■ Work to complete:
Please state how many lines in the records contain the string "slide", with no words besides the number.

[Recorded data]
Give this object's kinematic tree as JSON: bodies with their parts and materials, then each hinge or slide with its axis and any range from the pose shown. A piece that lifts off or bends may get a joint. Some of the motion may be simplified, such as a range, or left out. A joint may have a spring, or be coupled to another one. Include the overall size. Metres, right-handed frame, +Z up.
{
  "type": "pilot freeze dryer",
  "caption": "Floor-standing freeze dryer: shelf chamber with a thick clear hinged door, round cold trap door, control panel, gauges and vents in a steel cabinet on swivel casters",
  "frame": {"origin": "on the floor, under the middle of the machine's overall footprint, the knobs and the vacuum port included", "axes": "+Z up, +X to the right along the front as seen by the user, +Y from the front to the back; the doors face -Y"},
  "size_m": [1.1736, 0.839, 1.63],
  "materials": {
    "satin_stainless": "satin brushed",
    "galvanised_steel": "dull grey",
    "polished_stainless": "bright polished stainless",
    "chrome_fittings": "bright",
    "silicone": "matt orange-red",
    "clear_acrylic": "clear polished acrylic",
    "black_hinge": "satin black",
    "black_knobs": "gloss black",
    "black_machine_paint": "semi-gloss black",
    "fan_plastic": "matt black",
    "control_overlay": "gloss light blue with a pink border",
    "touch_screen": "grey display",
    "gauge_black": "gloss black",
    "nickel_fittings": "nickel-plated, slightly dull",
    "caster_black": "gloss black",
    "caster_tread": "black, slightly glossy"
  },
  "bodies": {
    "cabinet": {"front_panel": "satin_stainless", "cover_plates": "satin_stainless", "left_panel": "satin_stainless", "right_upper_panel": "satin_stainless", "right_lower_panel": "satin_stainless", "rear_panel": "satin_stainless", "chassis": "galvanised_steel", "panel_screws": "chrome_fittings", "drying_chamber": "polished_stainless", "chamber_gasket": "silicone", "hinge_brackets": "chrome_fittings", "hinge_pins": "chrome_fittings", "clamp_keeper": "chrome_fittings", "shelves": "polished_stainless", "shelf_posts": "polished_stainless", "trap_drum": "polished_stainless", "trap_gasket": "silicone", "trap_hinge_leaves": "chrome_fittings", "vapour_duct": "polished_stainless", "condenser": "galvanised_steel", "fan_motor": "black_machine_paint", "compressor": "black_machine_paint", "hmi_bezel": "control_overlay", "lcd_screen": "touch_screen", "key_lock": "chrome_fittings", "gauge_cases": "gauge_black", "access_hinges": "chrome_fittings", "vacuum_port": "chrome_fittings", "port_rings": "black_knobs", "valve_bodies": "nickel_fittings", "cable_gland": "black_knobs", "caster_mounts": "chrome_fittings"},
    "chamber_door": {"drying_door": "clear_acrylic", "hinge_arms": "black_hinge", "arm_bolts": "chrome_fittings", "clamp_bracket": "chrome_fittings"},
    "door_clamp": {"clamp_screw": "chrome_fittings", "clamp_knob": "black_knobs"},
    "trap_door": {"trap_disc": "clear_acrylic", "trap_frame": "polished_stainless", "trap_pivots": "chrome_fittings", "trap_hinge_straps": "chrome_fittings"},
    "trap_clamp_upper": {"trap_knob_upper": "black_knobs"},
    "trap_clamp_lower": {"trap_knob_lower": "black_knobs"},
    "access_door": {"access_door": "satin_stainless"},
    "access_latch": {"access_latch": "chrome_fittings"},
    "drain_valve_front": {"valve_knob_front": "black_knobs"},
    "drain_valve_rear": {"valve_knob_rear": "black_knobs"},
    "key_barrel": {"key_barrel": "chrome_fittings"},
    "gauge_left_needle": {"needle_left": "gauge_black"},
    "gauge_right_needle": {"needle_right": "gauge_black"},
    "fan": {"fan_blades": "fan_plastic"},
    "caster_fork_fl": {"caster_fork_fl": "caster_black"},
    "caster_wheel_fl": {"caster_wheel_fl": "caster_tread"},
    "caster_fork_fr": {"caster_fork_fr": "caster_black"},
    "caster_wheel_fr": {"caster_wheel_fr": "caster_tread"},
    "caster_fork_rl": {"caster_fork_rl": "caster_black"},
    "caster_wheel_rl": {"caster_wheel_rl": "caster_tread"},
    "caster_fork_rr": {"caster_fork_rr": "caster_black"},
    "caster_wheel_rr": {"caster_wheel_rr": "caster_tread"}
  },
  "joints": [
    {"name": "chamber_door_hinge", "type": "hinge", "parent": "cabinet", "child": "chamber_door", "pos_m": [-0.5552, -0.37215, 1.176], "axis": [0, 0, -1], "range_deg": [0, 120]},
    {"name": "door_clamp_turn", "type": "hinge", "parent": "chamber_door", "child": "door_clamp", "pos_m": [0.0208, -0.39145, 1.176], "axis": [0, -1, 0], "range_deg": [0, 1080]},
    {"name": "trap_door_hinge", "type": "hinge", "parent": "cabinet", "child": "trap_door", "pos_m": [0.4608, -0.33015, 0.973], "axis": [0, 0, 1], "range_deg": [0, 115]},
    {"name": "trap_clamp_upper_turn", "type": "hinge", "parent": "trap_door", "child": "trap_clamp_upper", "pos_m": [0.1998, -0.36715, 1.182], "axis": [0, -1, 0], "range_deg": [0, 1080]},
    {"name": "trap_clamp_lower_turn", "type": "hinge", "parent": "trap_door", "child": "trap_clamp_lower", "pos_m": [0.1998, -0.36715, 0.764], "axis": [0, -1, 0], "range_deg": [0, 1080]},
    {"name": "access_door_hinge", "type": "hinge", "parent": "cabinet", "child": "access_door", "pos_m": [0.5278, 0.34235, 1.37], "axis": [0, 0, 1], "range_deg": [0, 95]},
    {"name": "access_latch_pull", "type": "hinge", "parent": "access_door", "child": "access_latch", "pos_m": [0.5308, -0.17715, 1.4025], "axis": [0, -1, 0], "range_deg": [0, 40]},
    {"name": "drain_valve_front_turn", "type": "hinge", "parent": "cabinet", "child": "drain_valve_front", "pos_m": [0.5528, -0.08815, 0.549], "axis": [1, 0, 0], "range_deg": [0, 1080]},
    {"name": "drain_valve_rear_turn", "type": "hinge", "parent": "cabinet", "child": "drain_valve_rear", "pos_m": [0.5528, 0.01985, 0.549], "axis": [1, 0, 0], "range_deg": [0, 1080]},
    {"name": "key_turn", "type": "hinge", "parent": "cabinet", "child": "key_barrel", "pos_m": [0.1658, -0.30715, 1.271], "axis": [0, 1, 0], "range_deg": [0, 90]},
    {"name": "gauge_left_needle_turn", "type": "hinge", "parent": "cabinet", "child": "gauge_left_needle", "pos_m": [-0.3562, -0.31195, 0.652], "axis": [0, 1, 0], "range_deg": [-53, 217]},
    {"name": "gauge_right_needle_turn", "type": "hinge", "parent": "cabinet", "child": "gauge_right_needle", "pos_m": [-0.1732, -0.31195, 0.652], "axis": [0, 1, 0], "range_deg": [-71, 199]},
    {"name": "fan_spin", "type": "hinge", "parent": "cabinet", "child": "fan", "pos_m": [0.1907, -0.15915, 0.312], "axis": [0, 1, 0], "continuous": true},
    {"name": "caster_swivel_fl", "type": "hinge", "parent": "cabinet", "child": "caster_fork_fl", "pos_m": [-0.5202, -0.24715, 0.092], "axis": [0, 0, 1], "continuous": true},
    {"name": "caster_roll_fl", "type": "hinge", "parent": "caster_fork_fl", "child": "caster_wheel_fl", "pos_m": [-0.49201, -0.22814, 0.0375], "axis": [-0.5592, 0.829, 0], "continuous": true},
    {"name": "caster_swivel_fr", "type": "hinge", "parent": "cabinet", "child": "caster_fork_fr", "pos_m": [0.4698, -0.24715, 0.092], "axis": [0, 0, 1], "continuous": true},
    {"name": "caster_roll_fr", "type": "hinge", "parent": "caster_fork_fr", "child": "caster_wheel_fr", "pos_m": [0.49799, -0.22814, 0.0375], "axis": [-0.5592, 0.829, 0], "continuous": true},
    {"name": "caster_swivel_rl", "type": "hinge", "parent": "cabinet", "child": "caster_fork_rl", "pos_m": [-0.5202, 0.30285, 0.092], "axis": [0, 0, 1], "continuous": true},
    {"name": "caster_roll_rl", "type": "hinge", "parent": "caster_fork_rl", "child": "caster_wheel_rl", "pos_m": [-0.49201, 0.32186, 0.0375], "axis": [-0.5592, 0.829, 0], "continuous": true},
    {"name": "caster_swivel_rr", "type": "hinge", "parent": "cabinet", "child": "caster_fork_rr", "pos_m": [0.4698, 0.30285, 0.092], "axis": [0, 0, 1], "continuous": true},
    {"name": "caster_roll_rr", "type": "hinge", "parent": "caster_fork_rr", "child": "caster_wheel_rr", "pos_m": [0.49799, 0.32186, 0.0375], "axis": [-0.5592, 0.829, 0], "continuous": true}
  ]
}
* * *
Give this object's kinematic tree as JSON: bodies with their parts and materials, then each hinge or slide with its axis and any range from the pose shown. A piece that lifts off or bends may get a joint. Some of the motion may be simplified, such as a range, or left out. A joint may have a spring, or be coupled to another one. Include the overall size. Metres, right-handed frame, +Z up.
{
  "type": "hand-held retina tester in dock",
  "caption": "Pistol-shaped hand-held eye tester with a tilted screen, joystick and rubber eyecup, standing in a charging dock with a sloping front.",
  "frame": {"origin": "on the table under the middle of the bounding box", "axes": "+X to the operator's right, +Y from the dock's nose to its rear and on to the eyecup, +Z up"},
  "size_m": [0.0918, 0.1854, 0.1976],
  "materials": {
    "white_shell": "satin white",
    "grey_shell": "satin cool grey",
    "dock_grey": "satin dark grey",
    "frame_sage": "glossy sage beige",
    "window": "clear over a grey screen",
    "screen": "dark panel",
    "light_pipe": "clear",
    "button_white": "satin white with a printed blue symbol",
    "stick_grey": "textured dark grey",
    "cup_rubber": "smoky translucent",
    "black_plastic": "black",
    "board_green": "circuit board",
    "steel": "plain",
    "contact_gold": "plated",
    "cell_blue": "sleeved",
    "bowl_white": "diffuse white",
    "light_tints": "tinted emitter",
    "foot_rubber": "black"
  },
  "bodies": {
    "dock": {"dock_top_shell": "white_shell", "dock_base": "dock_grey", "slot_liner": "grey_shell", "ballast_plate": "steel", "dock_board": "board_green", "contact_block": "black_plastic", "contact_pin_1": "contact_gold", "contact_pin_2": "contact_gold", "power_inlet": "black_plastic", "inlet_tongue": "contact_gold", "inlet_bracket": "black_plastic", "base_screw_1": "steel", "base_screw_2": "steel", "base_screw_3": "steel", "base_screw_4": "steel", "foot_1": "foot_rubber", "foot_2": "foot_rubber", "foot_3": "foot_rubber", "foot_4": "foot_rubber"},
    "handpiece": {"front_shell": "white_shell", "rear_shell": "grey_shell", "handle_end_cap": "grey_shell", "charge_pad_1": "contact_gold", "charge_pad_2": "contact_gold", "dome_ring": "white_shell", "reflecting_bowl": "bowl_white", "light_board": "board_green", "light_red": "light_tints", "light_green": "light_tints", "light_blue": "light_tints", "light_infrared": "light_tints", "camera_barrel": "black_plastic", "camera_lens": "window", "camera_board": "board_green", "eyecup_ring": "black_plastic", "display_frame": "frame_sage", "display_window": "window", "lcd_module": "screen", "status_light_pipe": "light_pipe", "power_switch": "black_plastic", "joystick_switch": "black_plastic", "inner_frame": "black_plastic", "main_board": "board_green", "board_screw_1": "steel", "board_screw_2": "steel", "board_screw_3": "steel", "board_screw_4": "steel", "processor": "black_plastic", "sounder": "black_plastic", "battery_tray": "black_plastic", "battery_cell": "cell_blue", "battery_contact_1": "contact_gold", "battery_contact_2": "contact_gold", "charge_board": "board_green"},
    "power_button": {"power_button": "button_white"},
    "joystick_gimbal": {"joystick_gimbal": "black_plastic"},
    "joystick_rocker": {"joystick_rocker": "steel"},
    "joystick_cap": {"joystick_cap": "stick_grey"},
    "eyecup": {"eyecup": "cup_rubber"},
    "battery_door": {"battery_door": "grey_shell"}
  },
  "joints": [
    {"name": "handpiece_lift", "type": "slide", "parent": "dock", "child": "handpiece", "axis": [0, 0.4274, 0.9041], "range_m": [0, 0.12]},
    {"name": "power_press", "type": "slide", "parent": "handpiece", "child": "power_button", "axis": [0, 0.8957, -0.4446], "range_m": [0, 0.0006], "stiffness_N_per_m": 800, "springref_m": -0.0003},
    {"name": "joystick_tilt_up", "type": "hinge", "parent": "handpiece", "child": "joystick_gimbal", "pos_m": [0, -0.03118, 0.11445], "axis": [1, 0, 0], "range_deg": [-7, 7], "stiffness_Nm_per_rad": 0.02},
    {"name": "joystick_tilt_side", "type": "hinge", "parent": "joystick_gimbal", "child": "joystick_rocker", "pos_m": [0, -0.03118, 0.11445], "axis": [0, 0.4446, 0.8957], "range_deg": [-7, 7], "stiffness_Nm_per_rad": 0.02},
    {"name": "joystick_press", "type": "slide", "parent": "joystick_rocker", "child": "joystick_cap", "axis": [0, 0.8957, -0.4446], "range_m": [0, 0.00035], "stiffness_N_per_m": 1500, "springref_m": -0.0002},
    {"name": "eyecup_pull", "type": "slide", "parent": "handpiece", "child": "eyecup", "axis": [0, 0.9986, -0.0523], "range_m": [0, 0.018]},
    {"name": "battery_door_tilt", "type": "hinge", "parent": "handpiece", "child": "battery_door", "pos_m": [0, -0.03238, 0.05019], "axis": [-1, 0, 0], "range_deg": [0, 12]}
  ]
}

■ Task output:
6